I noticed in reading the jacket flap info about the author that there are no pronouns to describe Powers– no “he” or “she” or “him” or “her,”  and the  initials J.L also conceal his or her sex– her sex, as it turns out, a fact I quickly established in a Google search.  So why did the publishers choose to hide it on the jacket?  A clear case of S. E. Hinton-itis, obviously–as with The Outsiders, etc., a book about boys and maleness is likely to be less successful with boy readers if written by a woman?  And indeed, in this case, I suspect it is.  As I was reading the book, something struck me as sort of off about these boys, and precisely in terms of their being boyish, although what it was I couldn’t say, although I wasn’t surprised to learn that the author is female.  Something about the disconnect between their thoughtfulness and their more or less sudden and unthought acts of violence?  As if when they act as boy traditionally do, the author can’t imagine them thinking their way into it, being tohhgtfully violent?  I don’t know, but it’s certainly worth further thinking about.

I’ve said far more about this novel than i thought I would.  There’s a lot to think more about here. An interesting novel.

  1. […] bookmarks tagged hellish J.L. Powers's The Confessional « Nodelmania: … saved by 5 others     Sakura9236 bookmarked on 05/23/09 | […]

  2. […] Mexican drug trafficker allegedly associated with Los Zetas) evade U.S. counternarcotics efforts J.L. Powers’s The Confessional – pernodel.wordpress.com 05/22/2009 Powers, J.L.  The Confessional .  New York: Knopf, 2007. The […]

  3. J.L. Powers says:

    Came across your post by accident. Quite a deconstruction of my novel, the setting, and, incidentally, a little bit of me.

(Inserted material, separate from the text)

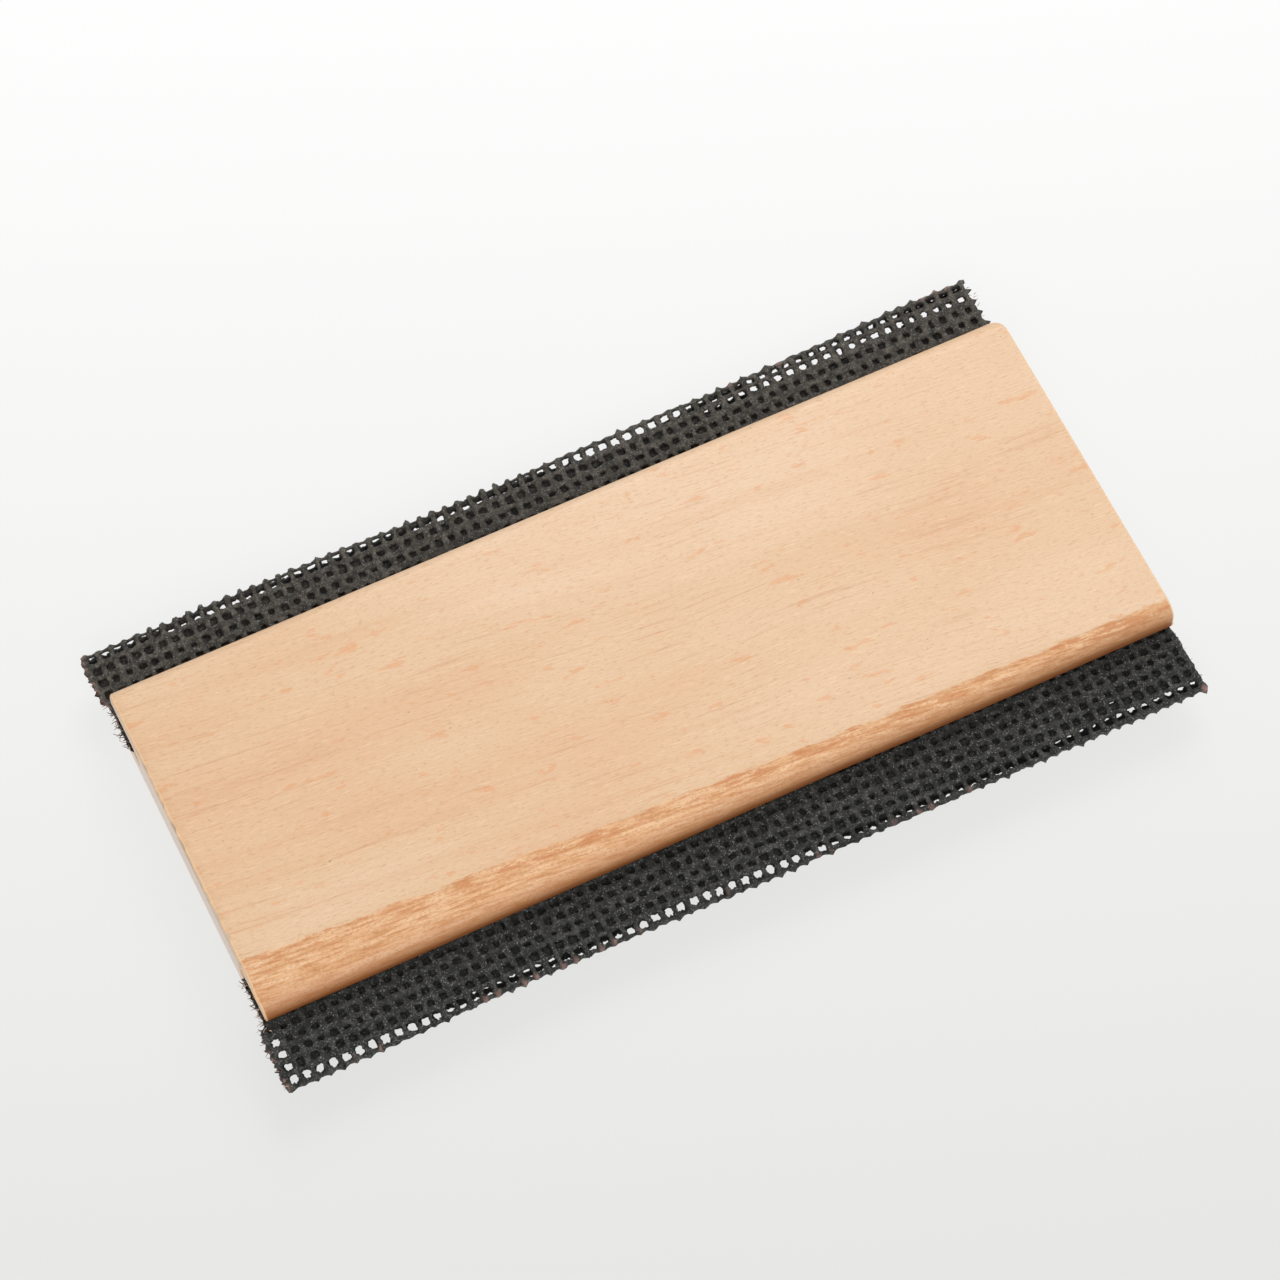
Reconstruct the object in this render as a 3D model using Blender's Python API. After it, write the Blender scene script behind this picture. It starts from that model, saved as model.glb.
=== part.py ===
"""Hand comb block: a thin beech block with a folded strip of abrasive net glued into each long side.

Frame: +X along the block, +Y across it, +Z up. The origin is in the middle of the base.
All lengths are in metres.
"""
import math

import bmesh
import bpy
from mathutils import Matrix, Vector

# Driving dimensions
BLOCK_LENGTH = 0.125
BLOCK_WIDTH = 0.048
BLOCK_THICKNESS = 0.010
NET_REACH = 0.0086          # how far each strip stands out of the block's side
NET_OVERHANG = 0.0003       # how far the strips run past each end of the block
SLOT_HEIGHT = 0.0024
SLOT_DEPTH = 0.0085
FIT_GAP = 0.0003            # clearance between neighbouring pieces

# The block's edges
LONG_EDGE_RADIUS = 0.0020
END_EDGE_EASE = 0.0003
EDGE_SEGMENTS = 5
FACET_SLOPE = math.radians(15.0)
FACET_START_WIDTH = 0.0073  # hand-planed facet, measured in from the near side at the -X end
FACET_END_WIDTH = 0.0020    # and at the +X end
FACET_EDGE_OFFSET = 0.0016  # rounding between the facet and the near side
SHARP_EDGE = math.radians(60.0)
SQUARE_EDGE = math.radians(85.0)

# The folded strip
NET_LAYER = 0.00075         # thickness of one layer of net
LAYER_GAP = 0.0003
FOLD_STEPS = 10
GLUE_WIDTH = 0.0008
GLUE_SET_BACK = 0.0005      # the glue stops short of the block's ends

MID_HEIGHT = BLOCK_THICKNESS / 2
HALF_LENGTH = BLOCK_LENGTH / 2
HALF_WIDTH = BLOCK_WIDTH / 2
SLOT_FLOOR = HALF_WIDTH - SLOT_DEPTH
GLUE_INNER = SLOT_FLOOR + FIT_GAP
NET_INNER = GLUE_INNER + GLUE_WIDTH + FIT_GAP
NET_OUTER = HALF_WIDTH + NET_REACH
NET_THICKNESS = 2 * NET_LAYER + LAYER_GAP
CUTTER_MARGIN = 0.004


def clear_scene():
    """Remove whatever the opening scene holds."""
    for leftover in list(bpy.data.objects):
        bpy.data.objects.remove(leftover, do_unlink=True)


def new_collection(name):
    """Make a collection and link it to the scene."""
    collection = bpy.data.collections.new(name)
    bpy.context.scene.collection.children.link(collection)
    return collection


def make_material(name, colour, roughness):
    """Plain Principled material; none of the pieces is metal."""
    material = bpy.data.materials.new(name)
    material.use_nodes = True
    shader = material.node_tree.nodes["Principled BSDF"]
    shader.inputs["Base Color"].default_value = (*colour, 1.0)
    shader.inputs["Roughness"].default_value = roughness
    shader.inputs["Metallic"].default_value = 0.0
    material.diffuse_color = (*colour, 1.0)
    return material


def mesh_object(name, form, collection, material=None):
    """Turn a bmesh into an object in the given collection."""
    mesh = bpy.data.meshes.new(name)
    form.to_mesh(mesh)
    form.free()
    piece = bpy.data.objects.new(name, mesh)
    if material:
        mesh.materials.append(material)
    collection.objects.link(piece)
    return piece


def box_form(size, centre):
    """A box as a bmesh, with its scale already in its vertices."""
    form = bmesh.new()
    place = Matrix.Translation(centre) @ Matrix.Diagonal((*size, 1.0))
    bmesh.ops.create_cube(form, size=1.0, matrix=place)
    return form


def plane_facet(form):
    """Plane the long shallow facet off the near top edge; it is wider at the -X end."""
    start = Vector((-HALF_LENGTH, FACET_START_WIDTH - HALF_WIDTH, BLOCK_THICKNESS))
    end = Vector((HALF_LENGTH, FACET_END_WIDTH - HALF_WIDTH, BLOCK_THICKNESS))
    along = (end - start).normalized()
    downhill = Vector((0.0, -math.cos(FACET_SLOPE), -math.sin(FACET_SLOPE)))
    normal = downhill.cross(along).normalized()
    if normal.z < 0:
        normal.negate()
    everything = form.verts[:] + form.edges[:] + form.faces[:]
    cut = bmesh.ops.bisect_plane(form, geom=everything, plane_co=start, plane_no=normal, clear_outer=True)
    rim = [item for item in cut["geom_cut"] if isinstance(item, bmesh.types.BMEdge)]
    bmesh.ops.contextual_create(form, geom=rim)
    bmesh.ops.recalc_face_normals(form, faces=form.faces)


def runs_lengthwise(edge):
    """True for an edge that goes from one end of the block to the other."""
    return abs(edge.verts[0].co.x - edge.verts[1].co.x) > BLOCK_LENGTH / 2


def round_over(form, edges, offset):
    """Bevel these edges to a round."""
    bmesh.ops.bevel(form, geom=edges, offset=offset, segments=EDGE_SEGMENTS, profile=0.5, affect="EDGES")


def round_long_edges(form):
    """Round the three square lengthwise edges, then the blunter one between the facet and the side."""
    sharp = [edge for edge in form.edges if runs_lengthwise(edge) and edge.calc_face_angle() > SHARP_EDGE]
    square = [edge for edge in sharp if edge.calc_face_angle() > SQUARE_EDGE]
    round_over(form, square, LONG_EDGE_RADIUS)
    blunt = [edge for edge in form.edges if runs_lengthwise(edge) and edge.calc_face_angle() > SHARP_EDGE]
    round_over(form, blunt, FACET_EDGE_OFFSET)


def ease_end(form, side):
    """Chamfer the edge of one end face: inset the face, then draw its old outline back along the block."""
    end = [face for face in form.faces if side * face.normal.x > 0.9]
    outline = {vert for face in end for vert in face.verts}
    bmesh.ops.inset_region(form, faces=end, thickness=END_EDGE_EASE, use_even_offset=True)
    for vert in outline:
        vert.co.x -= side * END_EDGE_EASE


def make_slot_cutter(side, name, cutters):
    """Box that saws the slot in one long side; side is 1 for far and -1 for near."""
    depth = SLOT_DEPTH + CUTTER_MARGIN
    size = (BLOCK_LENGTH + 2 * CUTTER_MARGIN, depth, SLOT_HEIGHT)
    centre = (0.0, side * (SLOT_FLOOR + depth / 2), MID_HEIGHT)
    cutter = mesh_object(name, box_form(size, centre), cutters)
    cutter.hide_render = True
    cutter.display_type = "WIRE"
    return cutter


def make_block(parts, cutters, material):
    """Beech block: a board with rounded long edges, one planed facet and a slot in each long side."""
    size = (BLOCK_LENGTH, BLOCK_WIDTH, BLOCK_THICKNESS)
    form = box_form(size, (0.0, 0.0, MID_HEIGHT))
    plane_facet(form)
    round_long_edges(form)
    for side in (1, -1):
        ease_end(form, side)
    block = mesh_object("wood_block", form, parts, material)
    for side, name in ((1, "far_slot_cutter"), (-1, "near_slot_cutter")):
        slot = block.modifiers.new(name, "BOOLEAN")
        slot.operation = "DIFFERENCE"
        slot.solver = "EXACT"
        slot.object = make_slot_cutter(side, name, cutters)
    block.data.shade_smooth()
    block.data.set_sharp_from_angle(angle=math.radians(30.0))
    return block


def fold_arc(radius):
    """Points round the outside of the fold, from the underside up to the top."""
    centre = NET_OUTER - NET_THICKNESS / 2
    angles = [math.pi * (step / FOLD_STEPS - 0.5) for step in range(FOLD_STEPS + 1)]
    return [(centre + radius * math.cos(angle), radius * math.sin(angle)) for angle in angles]


def fold_outline():
    """Closed outline of the strip's section: two layers joined by a round fold at the outer edge."""
    outer = fold_arc(NET_THICKNESS / 2)
    inner = fold_arc(LAYER_GAP / 2)
    lower_end = [(NET_INNER, -LAYER_GAP / 2), (NET_INNER, -NET_THICKNESS / 2)]
    upper_end = [(NET_INNER, NET_THICKNESS / 2), (NET_INNER, LAYER_GAP / 2)]
    return lower_end + outer + upper_end + inner[::-1]


def make_net_strip(side, name, parts, material):
    """One strip of net, folded double, with its fold outwards and its two free edges in the slot."""
    outline = fold_outline()
    curve = bpy.data.curves.new(name, "CURVE")
    curve.dimensions = "2D"
    curve.fill_mode = "BOTH"
    curve.extrude = HALF_LENGTH + NET_OVERHANG
    spline = curve.splines.new("POLY")
    spline.points.add(len(outline) - 1)
    for point, (across, up) in zip(spline.points, outline):
        point.co = (across, up, 0.0, 1.0)
    spline.use_cyclic_u = True
    curve.materials.append(material)
    strip = bpy.data.objects.new(name, curve)
    strip.location = (0.0, 0.0, MID_HEIGHT)
    strip.rotation_euler = (math.pi / 2, 0.0, side * math.pi / 2)
    parts.objects.link(strip)
    return strip


def make_glue_line(side, name, parts, material):
    """Line of set glue along the bottom of one slot, behind the strip's free edges."""
    size = (BLOCK_LENGTH - 2 * GLUE_SET_BACK, GLUE_WIDTH, SLOT_HEIGHT - 2 * FIT_GAP)
    centre = (0.0, side * (GLUE_INNER + GLUE_WIDTH / 2), MID_HEIGHT)
    return mesh_object(name, box_form(size, centre), parts, material)


def main():
    """Build the block, then a strip and a glue line for each side."""
    clear_scene()
    parts = new_collection("hand_comb_block")
    cutters = new_collection("cutters")
    beech = make_material("beech", (0.72, 0.45, 0.25), 0.45)
    abrasive_net = make_material("abrasive_net", (0.03, 0.03, 0.028), 0.9)
    wood_glue = make_material("wood_glue", (0.62, 0.48, 0.26), 0.35)
    make_block(parts, cutters, beech)
    for side, label in ((1, "far"), (-1, "near")):
        make_net_strip(side, f"{label}_net_strip", parts, abrasive_net)
        make_glue_line(side, f"{label}_glue_line", parts, wood_glue)


main()
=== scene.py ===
# %% [markdown]
# # A beech hand block with two strips of abrasive net
#
# The object is a thin beech board, 125 mm long, with a saw slot along each long side. A strip of
# black abrasive net is folded double and glued into each slot, so a fringe of net stands out of
# both sides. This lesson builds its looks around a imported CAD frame, which gives every size.
#
# We start with the tools that all the later cells use: the frame, numpy, and the size of the box
# that the CAD part fills.

import math

import bpy
import numpy as np
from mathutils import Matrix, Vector


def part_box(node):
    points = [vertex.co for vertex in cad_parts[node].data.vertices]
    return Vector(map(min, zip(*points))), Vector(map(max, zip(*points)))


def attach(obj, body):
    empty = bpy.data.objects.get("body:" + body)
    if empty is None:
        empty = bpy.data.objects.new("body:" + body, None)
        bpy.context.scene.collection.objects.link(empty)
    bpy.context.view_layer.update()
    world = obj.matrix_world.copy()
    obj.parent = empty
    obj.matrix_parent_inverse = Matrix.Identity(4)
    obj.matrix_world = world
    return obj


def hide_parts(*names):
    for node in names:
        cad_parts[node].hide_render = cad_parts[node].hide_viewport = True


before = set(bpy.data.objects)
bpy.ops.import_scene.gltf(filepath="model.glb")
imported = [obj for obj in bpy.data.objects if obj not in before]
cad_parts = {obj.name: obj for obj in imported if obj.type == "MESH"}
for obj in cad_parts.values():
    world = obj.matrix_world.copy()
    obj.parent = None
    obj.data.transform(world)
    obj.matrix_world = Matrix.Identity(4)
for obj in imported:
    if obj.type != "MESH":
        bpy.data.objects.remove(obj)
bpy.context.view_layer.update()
scene = bpy.context.scene
scene.view_settings.view_transform = "Standard"
MM = 0.001
print("CAD nodes:", sorted(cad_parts))

# %% [markdown]
# Positions come from the frame, so we read the boxes of the block and of the two strips once.
# `side` is 1 for the far strip and -1 for the near one.

# %% Sizes read from the frame
block_high = np.array(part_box("wood_block")[1])
HALF_LENGTH, HALF_WIDTH, THICKNESS = block_high[0], block_high[1], block_high[2]
net_low, net_high = (np.array(corner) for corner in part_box("far_net_strip"))
MID_HEIGHT = (net_low[2] + net_high[2]) / 2
print(f"block {2000 * HALF_LENGTH:.1f} x {2000 * HALF_WIDTH:.1f} x {1000 * THICKNESS:.1f} mm")

# %% [markdown]
# ## Helpers
#
# Colours are written as sRGB hex values, as a paint chart gives them. The shader works in linear
# light, so one function converts them. A second small function adds a node, sets its values and
# makes its links, which keeps each material readable as a list of steps.

# %% Colour and node helpers
def linear(hex_colour):
    """sRGB hex to linear RGBA: c/12.92 below 0.04045, else ((c + 0.055)/1.055) to the power 2.4."""
    value = int(hex_colour.lstrip("#"), 16)
    srgb = [(value >> shift & 255) / 255 for shift in (16, 8, 0)]
    return tuple(c / 12.92 if c <= 0.04045 else ((c + 0.055) / 1.055) ** 2.4 for c in srgb) + (1.0,)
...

    Don’t plan to comment on any of it except one thing: Actually, I quite like El Paso. I think it has many of the quintessential problems of a border town, and I did try to expose some of those problems in THE CONFESSIONAL, but it’s home and it’s full of wonderful people who show incredible resilience in the face of benign neglect on the part of the U.S.-Government on the one hand and, paradoxically, incredible surveillance through DEA, Border Patrol, military, and police apparatus.

    While I disagree with some of your conclusions, I really appreciate your thorough analysis of the book. Thanks.